Wherever the word "scene" appears in a line, extract that line.

▸ Stored data:
^^^^
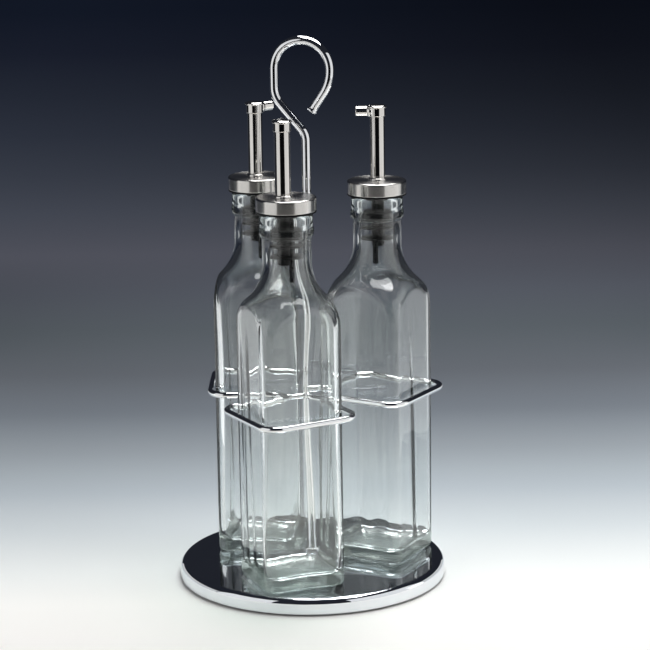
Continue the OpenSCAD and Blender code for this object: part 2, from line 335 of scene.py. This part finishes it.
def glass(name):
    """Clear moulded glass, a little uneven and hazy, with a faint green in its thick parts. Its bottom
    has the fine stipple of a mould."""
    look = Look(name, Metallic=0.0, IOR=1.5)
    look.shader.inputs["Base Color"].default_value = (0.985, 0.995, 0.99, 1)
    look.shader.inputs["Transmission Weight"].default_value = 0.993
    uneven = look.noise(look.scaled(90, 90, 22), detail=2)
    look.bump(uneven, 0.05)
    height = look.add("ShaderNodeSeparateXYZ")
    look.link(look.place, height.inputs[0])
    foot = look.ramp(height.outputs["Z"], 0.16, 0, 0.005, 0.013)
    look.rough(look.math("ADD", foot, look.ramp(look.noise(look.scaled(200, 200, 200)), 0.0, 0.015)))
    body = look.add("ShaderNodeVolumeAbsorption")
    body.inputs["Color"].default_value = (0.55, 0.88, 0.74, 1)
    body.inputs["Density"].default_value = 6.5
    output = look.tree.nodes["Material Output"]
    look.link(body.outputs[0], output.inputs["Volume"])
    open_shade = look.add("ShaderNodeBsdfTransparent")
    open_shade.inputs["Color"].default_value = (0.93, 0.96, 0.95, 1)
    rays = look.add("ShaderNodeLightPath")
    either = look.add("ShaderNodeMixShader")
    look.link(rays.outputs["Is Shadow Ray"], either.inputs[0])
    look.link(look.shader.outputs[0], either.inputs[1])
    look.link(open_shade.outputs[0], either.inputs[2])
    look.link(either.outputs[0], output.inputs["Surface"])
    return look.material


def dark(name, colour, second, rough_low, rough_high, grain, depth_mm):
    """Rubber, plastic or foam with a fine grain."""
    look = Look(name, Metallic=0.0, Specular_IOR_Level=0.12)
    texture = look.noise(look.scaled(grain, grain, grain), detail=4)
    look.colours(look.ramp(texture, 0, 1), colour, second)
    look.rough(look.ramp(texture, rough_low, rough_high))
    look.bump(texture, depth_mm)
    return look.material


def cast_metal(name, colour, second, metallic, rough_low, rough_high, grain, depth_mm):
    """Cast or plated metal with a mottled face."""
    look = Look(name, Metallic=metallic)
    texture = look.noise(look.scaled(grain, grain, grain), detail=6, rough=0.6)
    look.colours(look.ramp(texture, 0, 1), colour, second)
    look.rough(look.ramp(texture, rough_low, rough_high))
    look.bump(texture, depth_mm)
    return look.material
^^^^
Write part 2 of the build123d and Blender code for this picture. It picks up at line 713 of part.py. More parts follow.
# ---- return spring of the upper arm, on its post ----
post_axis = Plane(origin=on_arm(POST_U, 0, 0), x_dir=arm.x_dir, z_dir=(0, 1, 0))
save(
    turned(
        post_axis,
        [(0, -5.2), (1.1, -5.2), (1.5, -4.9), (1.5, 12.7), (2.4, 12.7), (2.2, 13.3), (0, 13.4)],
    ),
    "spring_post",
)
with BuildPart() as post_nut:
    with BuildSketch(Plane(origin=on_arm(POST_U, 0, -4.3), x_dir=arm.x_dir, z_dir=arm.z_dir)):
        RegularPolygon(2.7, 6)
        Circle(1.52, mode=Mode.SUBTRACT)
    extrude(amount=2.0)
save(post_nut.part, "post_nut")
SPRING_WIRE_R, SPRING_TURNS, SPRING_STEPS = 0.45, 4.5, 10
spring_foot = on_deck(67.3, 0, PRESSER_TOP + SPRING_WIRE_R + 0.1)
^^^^
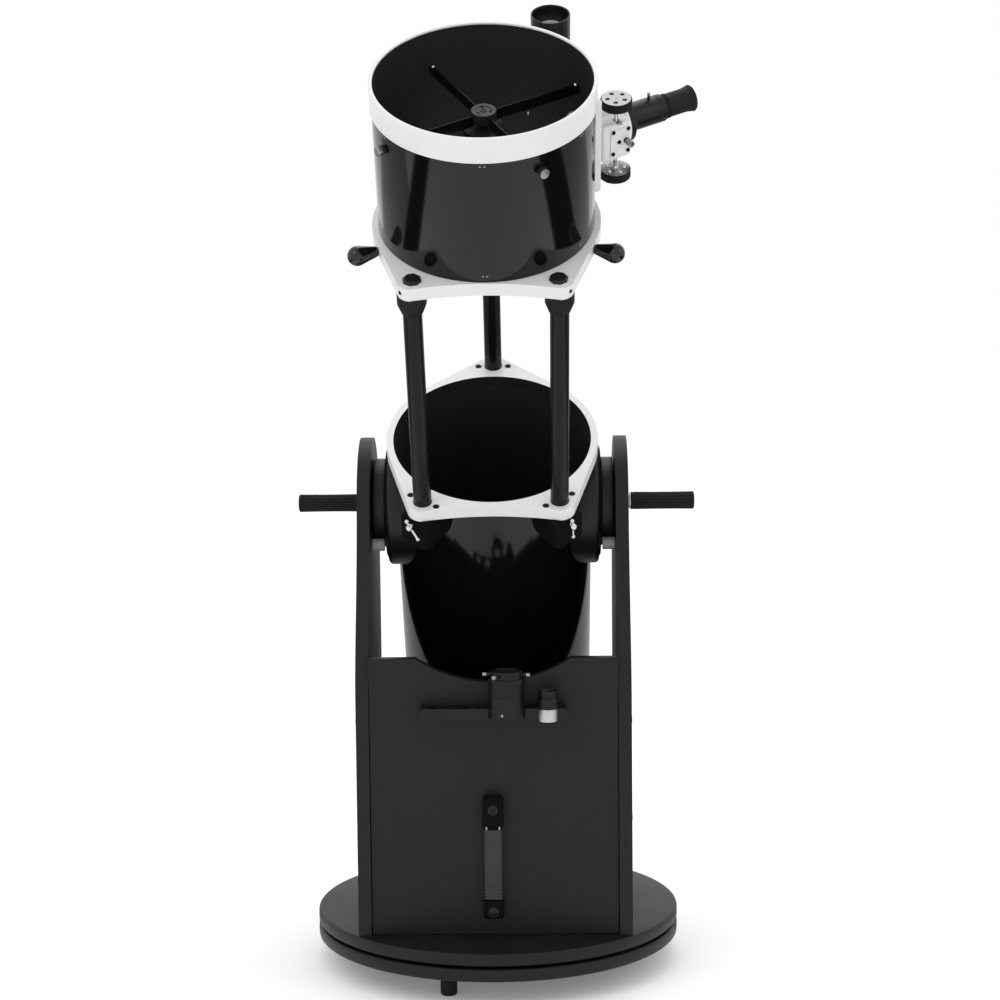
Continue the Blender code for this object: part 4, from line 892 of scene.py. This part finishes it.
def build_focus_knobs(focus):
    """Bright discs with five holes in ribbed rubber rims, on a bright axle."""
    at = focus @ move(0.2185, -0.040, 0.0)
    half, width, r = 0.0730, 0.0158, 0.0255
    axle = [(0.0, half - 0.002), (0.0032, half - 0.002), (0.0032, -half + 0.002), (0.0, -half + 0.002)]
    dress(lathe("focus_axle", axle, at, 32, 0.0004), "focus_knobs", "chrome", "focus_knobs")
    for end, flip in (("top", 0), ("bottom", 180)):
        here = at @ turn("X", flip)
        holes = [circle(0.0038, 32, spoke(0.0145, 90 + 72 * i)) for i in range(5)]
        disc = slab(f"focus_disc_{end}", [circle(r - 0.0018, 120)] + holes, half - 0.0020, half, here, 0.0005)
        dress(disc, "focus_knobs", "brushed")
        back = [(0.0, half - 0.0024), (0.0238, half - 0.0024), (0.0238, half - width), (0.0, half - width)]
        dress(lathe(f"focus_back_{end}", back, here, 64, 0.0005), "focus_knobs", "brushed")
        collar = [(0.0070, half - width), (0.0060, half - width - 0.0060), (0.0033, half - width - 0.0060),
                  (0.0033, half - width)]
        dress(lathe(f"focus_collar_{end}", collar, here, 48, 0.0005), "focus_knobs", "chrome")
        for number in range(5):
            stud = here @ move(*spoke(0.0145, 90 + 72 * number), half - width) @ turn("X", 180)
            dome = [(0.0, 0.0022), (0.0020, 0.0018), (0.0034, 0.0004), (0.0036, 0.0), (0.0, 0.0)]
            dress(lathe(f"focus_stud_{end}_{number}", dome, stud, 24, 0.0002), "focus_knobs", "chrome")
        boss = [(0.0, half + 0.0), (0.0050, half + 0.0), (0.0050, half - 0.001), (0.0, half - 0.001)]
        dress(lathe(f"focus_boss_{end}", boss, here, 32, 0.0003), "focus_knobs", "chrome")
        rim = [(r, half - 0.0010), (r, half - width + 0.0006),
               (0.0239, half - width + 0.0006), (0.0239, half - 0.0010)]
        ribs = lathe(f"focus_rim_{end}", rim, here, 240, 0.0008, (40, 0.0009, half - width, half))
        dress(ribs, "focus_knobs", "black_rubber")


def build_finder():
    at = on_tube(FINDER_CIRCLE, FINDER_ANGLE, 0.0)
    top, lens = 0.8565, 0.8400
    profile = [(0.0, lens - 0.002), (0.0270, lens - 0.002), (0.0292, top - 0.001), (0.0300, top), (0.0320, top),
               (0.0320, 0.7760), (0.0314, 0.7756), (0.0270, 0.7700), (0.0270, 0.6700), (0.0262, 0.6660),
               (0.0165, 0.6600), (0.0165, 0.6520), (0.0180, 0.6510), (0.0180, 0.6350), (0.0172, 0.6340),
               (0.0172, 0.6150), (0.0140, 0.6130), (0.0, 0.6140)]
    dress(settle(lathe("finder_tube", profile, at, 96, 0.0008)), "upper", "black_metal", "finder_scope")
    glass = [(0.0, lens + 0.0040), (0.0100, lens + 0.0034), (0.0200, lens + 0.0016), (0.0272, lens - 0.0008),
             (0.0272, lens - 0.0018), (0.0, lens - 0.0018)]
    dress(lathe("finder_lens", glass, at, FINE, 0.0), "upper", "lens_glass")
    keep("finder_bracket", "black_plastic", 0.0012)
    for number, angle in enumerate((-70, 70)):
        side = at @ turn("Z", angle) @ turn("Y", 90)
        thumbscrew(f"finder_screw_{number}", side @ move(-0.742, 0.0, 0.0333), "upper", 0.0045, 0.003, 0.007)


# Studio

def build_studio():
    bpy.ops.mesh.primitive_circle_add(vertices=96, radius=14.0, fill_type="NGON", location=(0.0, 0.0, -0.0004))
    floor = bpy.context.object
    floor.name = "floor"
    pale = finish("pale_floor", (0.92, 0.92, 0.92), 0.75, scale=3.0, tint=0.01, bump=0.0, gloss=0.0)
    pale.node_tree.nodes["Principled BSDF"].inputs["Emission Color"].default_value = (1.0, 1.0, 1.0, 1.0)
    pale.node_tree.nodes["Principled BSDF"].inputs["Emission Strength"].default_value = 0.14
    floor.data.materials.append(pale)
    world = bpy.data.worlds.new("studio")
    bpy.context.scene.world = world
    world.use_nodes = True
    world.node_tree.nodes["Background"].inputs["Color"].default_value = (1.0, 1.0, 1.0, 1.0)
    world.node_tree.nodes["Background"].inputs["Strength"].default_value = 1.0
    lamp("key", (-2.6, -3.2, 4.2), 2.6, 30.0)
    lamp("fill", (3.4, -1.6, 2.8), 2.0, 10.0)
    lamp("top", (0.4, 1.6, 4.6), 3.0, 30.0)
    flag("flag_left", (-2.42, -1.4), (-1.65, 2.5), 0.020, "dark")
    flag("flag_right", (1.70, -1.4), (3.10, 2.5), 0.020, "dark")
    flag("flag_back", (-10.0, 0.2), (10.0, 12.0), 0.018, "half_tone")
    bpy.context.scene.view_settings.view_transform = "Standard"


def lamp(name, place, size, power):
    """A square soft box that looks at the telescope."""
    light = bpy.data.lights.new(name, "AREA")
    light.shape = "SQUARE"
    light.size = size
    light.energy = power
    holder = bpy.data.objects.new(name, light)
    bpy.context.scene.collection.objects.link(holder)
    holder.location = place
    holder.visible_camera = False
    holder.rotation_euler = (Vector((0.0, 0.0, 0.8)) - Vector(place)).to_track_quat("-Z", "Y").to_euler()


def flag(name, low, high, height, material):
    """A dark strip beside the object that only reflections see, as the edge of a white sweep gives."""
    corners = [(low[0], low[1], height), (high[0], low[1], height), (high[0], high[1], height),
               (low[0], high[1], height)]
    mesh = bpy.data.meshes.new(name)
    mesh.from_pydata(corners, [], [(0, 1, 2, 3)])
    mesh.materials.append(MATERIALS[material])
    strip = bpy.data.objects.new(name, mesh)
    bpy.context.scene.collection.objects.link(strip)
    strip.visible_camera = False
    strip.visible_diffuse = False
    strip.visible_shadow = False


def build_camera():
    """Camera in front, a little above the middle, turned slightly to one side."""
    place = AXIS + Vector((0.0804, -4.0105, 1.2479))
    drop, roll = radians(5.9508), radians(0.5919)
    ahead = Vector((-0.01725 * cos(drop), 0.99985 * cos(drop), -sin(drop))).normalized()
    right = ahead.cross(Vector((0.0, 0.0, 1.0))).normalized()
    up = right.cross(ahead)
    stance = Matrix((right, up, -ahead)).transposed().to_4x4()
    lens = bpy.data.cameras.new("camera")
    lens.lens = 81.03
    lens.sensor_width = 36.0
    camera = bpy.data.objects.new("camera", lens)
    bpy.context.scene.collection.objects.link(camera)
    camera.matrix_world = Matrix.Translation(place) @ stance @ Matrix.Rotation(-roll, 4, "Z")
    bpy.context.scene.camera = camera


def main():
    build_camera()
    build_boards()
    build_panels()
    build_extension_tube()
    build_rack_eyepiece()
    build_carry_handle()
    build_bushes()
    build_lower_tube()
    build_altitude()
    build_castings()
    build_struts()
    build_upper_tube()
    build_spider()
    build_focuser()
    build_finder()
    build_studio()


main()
^^^^
▸ Exercise solution:
Continue the OpenSCAD and Blender code for this object: part 2, from line 335 of scene.py. This part finishes it.
Continue the Blender code for this object: part 4, from line 892 of scene.py. This part finishes it.
    bpy.context.scene.world = world
    bpy.context.scene.view_settings.view_transform = "Standard"
    bpy.context.scene.collection.objects.link(holder)
    bpy.context.scene.collection.objects.link(strip)
    bpy.context.scene.collection.objects.link(camera)
    bpy.context.scene.camera = camera